Step 3: Choose Your Trigger Type
Now choose the conditions under which the Monitor will run.
- Scheduled Reports: Send results on a fixed cadence that you specify in the next step. These send every time, even if no rows are returned. Use Results Found if you only want notifications for non-empty results.
- Conditional:
- Results Found: Notify only when results are returned.
- Threshold: Notify when a metric crosses a threshold. After entering the threshold, the value is automatically drawn on the chart in the preview.
- Anomaly: Detect abnormal highs or lows using machine learning. When you select this option, you must also configure threshold bands, minimums, and sensitivity.
Here is an example where the alert sends only if there are more than 1,000 failed queries and the number also crosses the anomaly band.

Step 4: Configure Destination and Schedule
In Step 4 you will find the following fields to be filled out.
- Team Assignment: Monitors assigned to a team run with that team’s permissions. If the team only has access to certain usage groups, results will be filtered accordingly.
- Choose where to be notified: Use the picker to choose from existing destinations or create new ones.
- Choose run frequency: Monitors run after your daily sync is complete. You can schedule them daily, weekly, or monthly. For core data sources, run them immediately after SELECT updates the data. Custom SQL Monitors run live in your Snowflake account and can use a cron expression.
- Choose when to send the alert: Here you will find 3 options:
- Every time it is triggered: Runs on the chosen schedule, following your thresholds and conditional logic.
- Only once per status change: Sends the first time the threshold is crossed. Dropping back below the threshold resets the status, so you will only get one alert per change. This reduces repeat alerts for the same issue.
- At most (x) per (frequency): For example, once per day. Another way to limit how often alerts are sent.

Step 5: Configure the Message
This step has several sections:
- Title: The name of the Monitor. This appears in the alert message and on the Monitors list page.
- Include Message: Toggle off if you do not want to include custom text in the alert.
- Configure your message: Use Markdown and Jinja to customize the body. By default this is pre-filled with Jinja to reference columns in your data.
- In custom SQL, reference columns directly with
{{ row.column_name }}
. - Custom SQL Monitors are pre-filled to loop through all rows and columns returned.
- In custom SQL, reference columns directly with
- Include Chart and Include Table: Disable these if you do not want a chart or table in the alert.
- Table Lookback: Defines the data window for non-SQL Monitors. The default is yesterday. Changing this automatically updates the table title so readers know the time range.
- Select Table Columns: Choose which columns to display. Click a column to remove it, or use Add Column to include another.
The tables will always return the top 10 results, so as you change metrics, be sure to update the sorting of the columns so the correct results are included.
Continuing the example of “failed query executions”, it makes sense to remove all Spend columns and instead group by Warehouse and sum the Failed Executions. In order to ensure that my top 10 results are shown, I must sort by “failed executions descending”.

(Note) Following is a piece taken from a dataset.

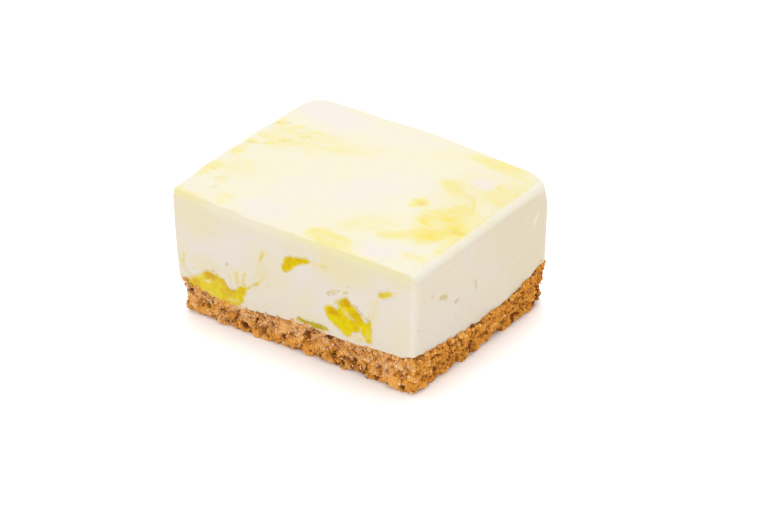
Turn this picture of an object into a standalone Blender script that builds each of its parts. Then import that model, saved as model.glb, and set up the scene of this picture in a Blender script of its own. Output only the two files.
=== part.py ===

This produces a finished preview:

Send Preview and Save
Before saving the monitor, it is a good idea to send a test to the destinations. You can do this by clicking the Send button in the top right corner, also shown in the screenshot above.
Once you are satisfied, click the blue “Save Monitor” button.
Managing Existing Monitors
All of your existing monitors can be found on the Monitors page by clicking Monitors on the sidebar.
- Filter: Use the filter bar at the top to search for specific Monitors. You can also create a saved views and favorite here.
- Side Peek: Open the drawer to view details such as the preview, status, and run history. From here you can also click View Monitor to edit.
- Monitor name: Clicking the name in the main table takes you to the edit screen.

Enable / Disable monitors
Monitors can be enabled or disabled using the toggle in the main table on the monitors page or the side peek, or in the Edit Monitor screen.
Editing existing monitors
To edit a monitor, click the Monitor name in the table. The next page is broken up into 3 tabs:
- Overview: shows you a preview of the monitor, the recent runs, plus other stats about the monitor.
- Run History: Provides a full run history of the monitor, including the thresholds and observed values.
- Configuration: This is where you will edit your existing monitors using the same interface that is used to create monitors.